We Play For The Gods
nytheatre.com review by Mitchell Conway
June 8, 2012
I would say every struggling artist should see the Women’s Project Theater’s brilliant new production We Play for the Gods at Cherry Lane Theatre—but really everyone (artist or no) should go and be moved by this masterful shout to confront what is un-reckoned with.
This play is the product of the 2010-2012 WP Lab, a residency program offering a collaborative creative opportunity to women theatre artists—who remain surprisingly underrepresented in the overall community—coordinated by producing artistic director Julie Crosby.
The play happens one day at the May Institute, a research facility focusing on the properties of tears, where four women’s lives come to the brink. As each has a personal crisis, they try to keep it together and function at their work, but the environment itself, as a result of their inner turmoil, rebels against them.
The trickster-muse Provocatrix, powerfully and playfully rendered by Alexandra Henrikson, a product of unacknowledged forces dwelling and swelling, a personification of the energy that informs life, lashes out. The physical relationship of Provocatrix controlling the other women on stage and creating havoc is one of the great delights of this play.
Irene Sofia Lucio slaps herself all over the place as Susan, a recent graduate with an MFA in poetry temping at the May Institute.

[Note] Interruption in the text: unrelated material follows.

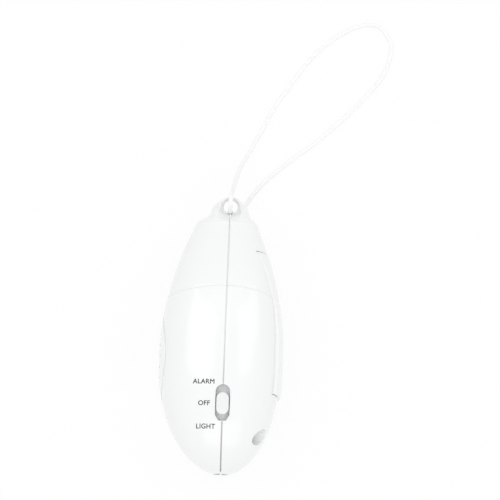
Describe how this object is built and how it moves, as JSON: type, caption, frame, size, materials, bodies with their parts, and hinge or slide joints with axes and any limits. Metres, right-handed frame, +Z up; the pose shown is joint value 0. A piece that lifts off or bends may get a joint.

Lucio’s performance is gorgeous and hilarious; as her Muse acts out radically, we directly witness her inner struggle, attempting to function with her intense creative energy trapped doing telemarketing. She feverishly fills post-it notes with the beautiful phrases that pass by in a day.
Annie Golden calls her mother every couple minutes as Susan’s crotchety supervising secretary Marla.

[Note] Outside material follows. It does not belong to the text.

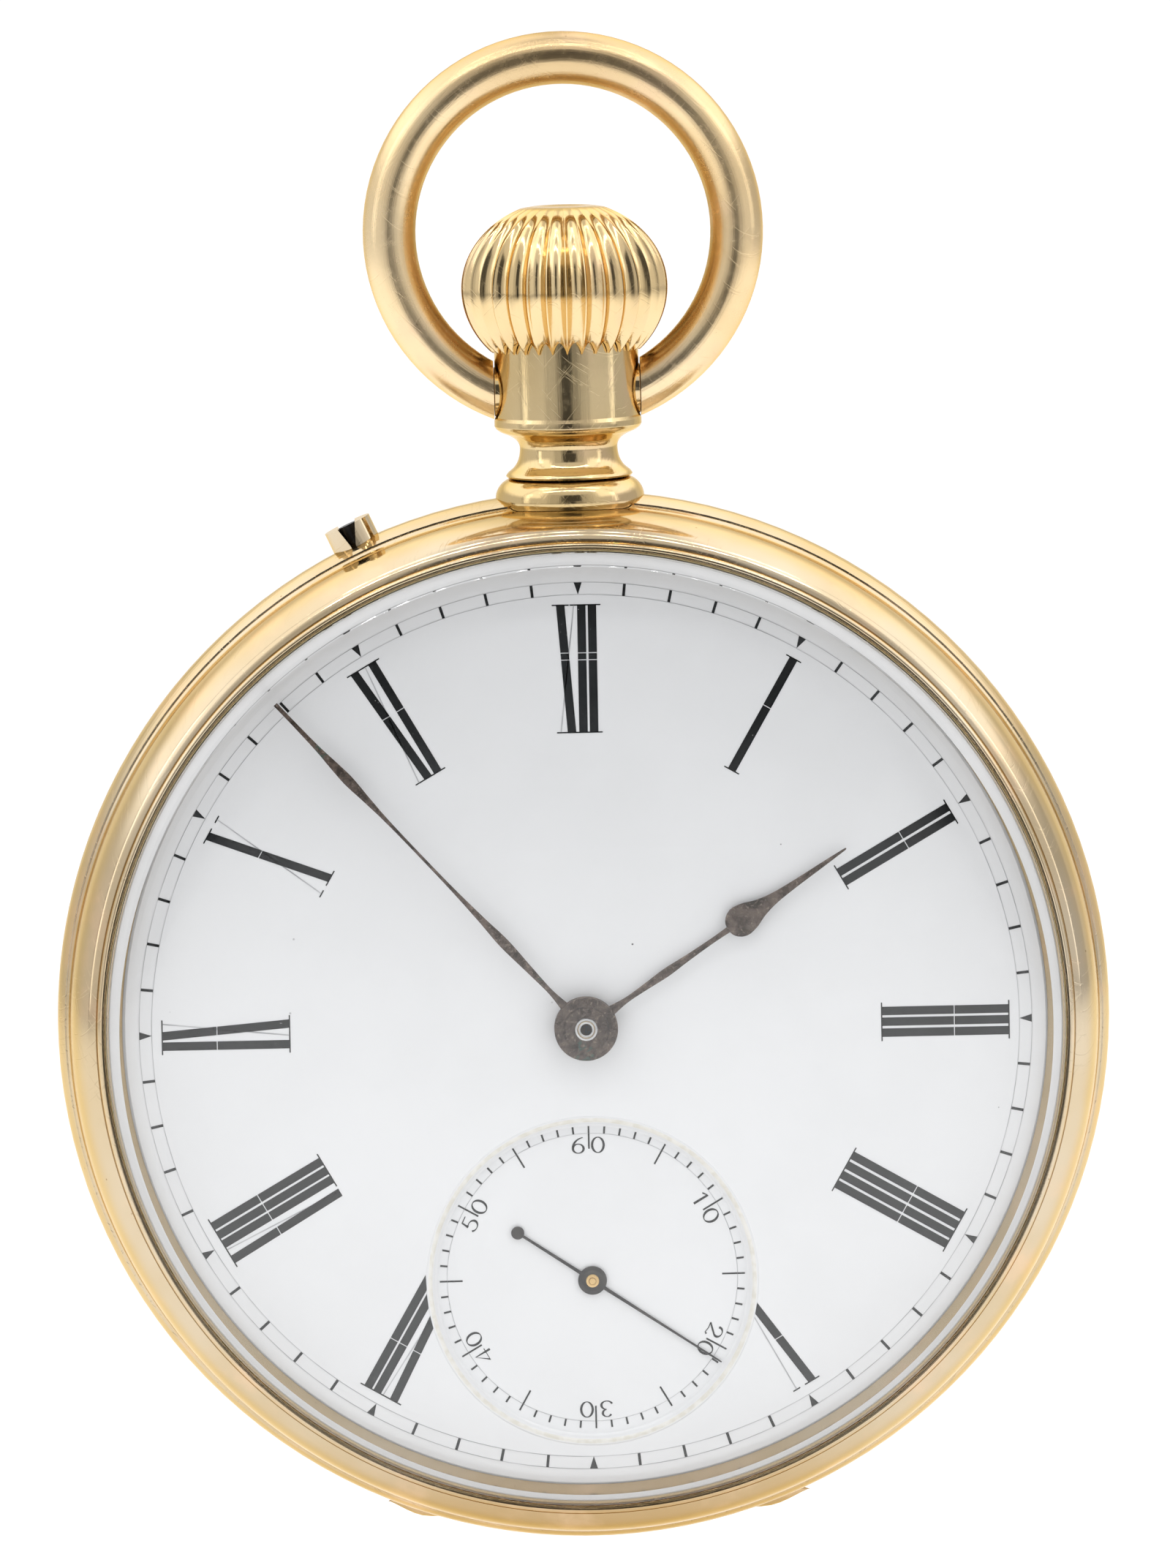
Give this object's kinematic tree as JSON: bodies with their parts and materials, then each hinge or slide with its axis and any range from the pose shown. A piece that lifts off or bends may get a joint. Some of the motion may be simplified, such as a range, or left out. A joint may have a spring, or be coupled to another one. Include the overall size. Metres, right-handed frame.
{
  "type": "open face pocket watch",
  "caption": "Round open-faced pocket watch with a ring bow, winding crown, bevelled crystal, white dial with a sunk seconds dial, hinged back and a geared movement.",
  "frame": {"origin": "centre of the flat on the back cover, on the axis of the hour and minute hands", "axes": "+Z to 12 o'clock and the bow, -Y out of the dial, +Y out of the back, +X to 3 o'clock"},
  "size_m": [0.05, 0.0125, 0.0718],
  "materials": {
    "case_gold": "polished yellow gold with fine scratches and small dark spots of tarnish",
    "crystal_glass": "clear flat crystal with a bevelled edge",
    "dial_enamel": "glossy white fired enamel",
    "aged_copper": "rose gold hands, browned with age",
    "dark_steel": "blackened steel",
    "gilt_brass": "frosted gilt brass",
    "polished_steel": "polished steel",
    "blued_steel": "heat-blued steel",
    "ruby": "polished ruby",
    "copper": "bare copper"
  },
  "bodies": {
    "case": {"case_middle": "case_gold", "pendant_base": "case_gold", "pendant": "case_gold", "hinge_pin": "polished_steel", "guard_ears": "case_gold", "setting_spring": "polished_steel", "dial": "dial_enamel", "dial_feet": "copper", "seconds_dial": "dial_enamel", "main_plate": "gilt_brass", "barrel_bridge": "gilt_brass", "train_bridge": "gilt_brass", "balance_cock": "gilt_brass", "pallet_cock": "gilt_brass", "jewels": "ruby", "bridge_screws": "blued_steel", "case_screws": "blued_steel", "crown_wheel_screw": "blued_steel", "click_spring": "polished_steel", "hairspring": "blued_steel"},
    "bezel": {"bezel": "case_gold", "crystal": "crystal_glass"},
    "back_cover": {"back_cover": "case_gold"},
    "cuvette": {"cuvette": "case_gold"},
    "bow": {"bow": "case_gold", "bow_screws": "case_gold"},
    "crown": {"crown": "case_gold", "stem": "polished_steel", "winding_pinion": "polished_steel"},
    "crown_wheel": {"crown_wheel": "polished_steel"},
    "barrel_arbor": {"barrel_arbor": "polished_steel", "ratchet_wheel": "polished_steel", "ratchet_screw": "blued_steel"},
    "click": {"click": "polished_steel"},
    "set_pin": {"set_pin": "dark_steel"},
    "setting_lever": {"setting_lever": "polished_steel"},
    "minute_hand": {"minute_hand": "aged_copper", "cannon_pinion": "polished_steel"},
    "minute_wheel": {"minute_wheel": "gilt_brass"},
    "hour_hand": {"hour_hand": "aged_copper", "hour_wheel": "gilt_brass"},
    "seconds_hand": {"seconds_hand": "dark_steel", "fourth_wheel": "gilt_brass"},
    "third_wheel": {"third_wheel": "gilt_brass"},
    "centre_wheel": {"centre_wheel": "gilt_brass"},
    "barrel": {"barrel": "gilt_brass", "barrel_lid": "gilt_brass", "mainspring": "polished_steel"},
    "escape_wheel": {"escape_wheel": "gilt_brass"},
    "pallet_fork": {"pallet_fork": "polished_steel"},
    "balance": {"balance_wheel": "gilt_brass", "balance_staff": "polished_steel"},
    "regulator": {"regulator": "polished_steel"}
  },
  "joints": [
    {"name": "bow_swing", "type": "hinge", "parent": "case", "child": "bow", "pos_m": [0, -0.00515, 0.0298], "axis": [-1, 0, 0], "range_deg": [-120, 120]},
    {"name": "bezel_lift", "type": "slide", "parent": "case", "child": "bezel", "axis": [0, -1, 0], "range_m": [0, 0.006]},
    {"name": "back_cover_open", "type": "hinge", "parent": "case", "child": "back_cover", "pos_m": [0, -0.0034, -0.0234], "axis": [-1, 0, 0], "range_deg": [0, 95]},
    {"name": "cuvette_open", "type": "hinge", "parent": "case", "child": "cuvette", "pos_m": [0, -0.0034, -0.0234], "axis": [-1, 0, 0], "range_deg": [0, 67]},
    {"name": "crown_turn", "type": "hinge", "parent": "case", "child": "crown", "pos_m": [0, -0.00515, 0.035], "axis": [0, 0, 1], "continuous": true},
    {"name": "crown_wheel_turn", "type": "hinge", "parent": "case", "child": "crown_wheel", "pos_m": [0, -0.0025, 0.014], "axis": [0, -1, 0], "continuous": true},
    {"name": "ratchet_turn", "type": "hinge", "parent": "case", "child": "barrel_arbor", "pos_m": [-0.00696, -0.0025, 0.00696], "axis": [0, -1, 0], "continuous": true},
    {"name": "click_swing", "type": "hinge", "parent": "case", "child": "click", "pos_m": [-0.01302, -0.0025, 0.00271], "axis": [0, -1, 0], "range_deg": [0, 10], "stiffness_Nm_per_rad": 0.00001},
    {"name": "set_pin_push", "type": "slide", "parent": "case", "child": "set_pin", "axis": [0.4083, 0, -0.9128], "range_m": [0, 0.0008], "stiffness_N_per_m": 2000},
    {"name": "setting_lever_swing", "type": "hinge", "parent": "case", "child": "setting_lever", "pos_m": [-0.0046, -0.0051, 0.0181], "axis": [0, -1, 0], "range_deg": [0, 12]},
    {"name": "minute_hand_turn", "type": "hinge", "parent": "case", "child": "minute_hand", "pos_m": [0, -0.0105, 0], "axis": [0, 1, 0], "continuous": true},
    {"name": "minute_wheel_turn", "type": "hinge", "parent": "case", "child": "minute_wheel", "pos_m": [0.00251, -0.0079, 0.00321], "axis": [0, 1, 0], "continuous": true},
    {"name": "hour_hand_turn", "type": "hinge", "parent": "case", "child": "hour_hand", "pos_m": [0, -0.0101, 0], "axis": [0, 1, 0], "continuous": true},
    {"name": "seconds_hand_turn", "type": "hinge", "parent": "case", "child": "seconds_hand", "pos_m": [0, -0.0095, -0.0121], "axis": [0, 1, 0], "continuous": true},
    {"name": "third_wheel_turn", "type": "hinge", "parent": "case", "child": "third_wheel", "pos_m": [0.00503, -0.0057, -0.00691], "axis": [0, 1, 0], "continuous": true},
    {"name": "centre_wheel_turn", "type": "hinge", "parent": "case", "child": "centre_wheel", "pos_m": [0, -0.0042, 0], "axis": [0, 1, 0], "continuous": true},
    {"name": "barrel_turn", "type": "hinge", "parent": "case", "child": "barrel", "pos_m": [-0.00696, -0.0055, 0.00696], "axis": [0, 1, 0], "continuous": true},
    {"name": "escape_wheel_turn", "type": "hinge", "parent": "case", "child": "escape_wheel", "pos_m": [-0.00652, -0.0043, -0.01313], "axis": [0, 1, 0], "continuous": true},
    {"name": "pallet_fork_rock", "type": "hinge", "parent": "case", "child": "pallet_fork", "pos_m": [-0.0086, -0.0043, -0.01017], "axis": [0, 1, 0], "range_deg": [-4, 4]},
    {"name": "balance_swing", "type": "hinge", "parent": "case", "child": "balance", "pos_m": [-0.01131, -0.0035, -0.00629], "axis": [0, 1, 0], "range_deg": [-270, 270], "stiffness_Nm_per_rad": 0.0000001},
    {"name": "regulator_shift", "type": "hinge", "parent": "case", "child": "regulator", "pos_m": [-0.01131, -0.0022, -0.00629], "axis": [0, 1, 0], "range_deg": [-20, 20]}
  ],
  "couplings": [
    {"joint": "cuvette_open", "follows": "back_cover_open", "ratio": 0.7},
    {"joint": "crown_wheel_turn", "follows": "crown_turn", "ratio": 0.54167},
    {"joint": "ratchet_turn", "follows": "crown_turn", "ratio": -0.41935},
    {"joint": "setting_lever_swing", "follows": "set_pin_push", "rad_per_m": 260.49},
    {"joint": "minute_wheel_turn", "follows": "minute_hand_turn", "ratio": -0.33333},
    {"joint": "hour_hand_turn", "follows": "minute_hand_turn", "ratio": 0.083333},
    {"joint": "third_wheel_turn", "follows": "seconds_hand_turn", "ratio": -0.13333},
    {"joint": "centre_wheel_turn", "follows": "seconds_hand_turn", "ratio": 0.016667},
    {"joint": "barrel_turn", "follows": "seconds_hand_turn", "ratio": -0.002381},
    {"joint": "escape_wheel_turn", "follows": "seconds_hand_turn", "ratio": -10}
  ]
}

Meanwhile, Amber Gray sleeps in the lab as the workaholic Simi, a scientist experimenting on the active chemical in tears. We see her excitedly observe blue light glowing in a bowl (lighting by Scott Bolman). She will not let herself cry. In one scene Provocatrix acts as Simi’s boyfriend, with a male voiceover, both actors facing out to the audience. Gray has a stunning feverish presence, spending the whole play on stage, effectively allowing focus to shift while remaining in action.
Simultaneous action, as well as large furniture shifts and other results of Provocatrix’s meddling, are wonderfully coordinated by the directing team Jessi D. Hill, Sarah Rasmussen, Mia Rovegno, and Nicole A. Watson. Jennifer Moeller’s set design is truly exceptional. Having no doors, no windows, just a wall of closets/bathroom stalls, posed an obstacle the directors masterfully confronted. In one moment, a toilet bowl on wheels is pushed onto stage, and Lisa, played by Erika Rolfsrud, flushes her cell phone. A choice like this really speaks to Moeller’s intelligence; there already existed two bathroom stalls on stage, yet to roll and spin the addition toilet yields a sense of gleeful freedom.
From the first scene, where spare electronic music underscores a complex series of desk organizing and test tube pouring, to the space-time bending sounds that accompany Provocatrix’s manipulation of the other characters action, Stowe Nelson’s sound design always feels necessary.
The playwrights, Charity Ballard, Alexandra Collier, Andrea Kuchlewska, Dominique Morisseau, Kristen Palmer, Melisa Tien, and Stefanie Zadravec, have created work that remains unpredictable in its development and focus, entertains immensely, and touches on the disaster of a culture neglecting the wisdom hidden in the old stories.
The finesse of so many fantastic artists armed with a common goal blows the house down, making for a work you should not miss.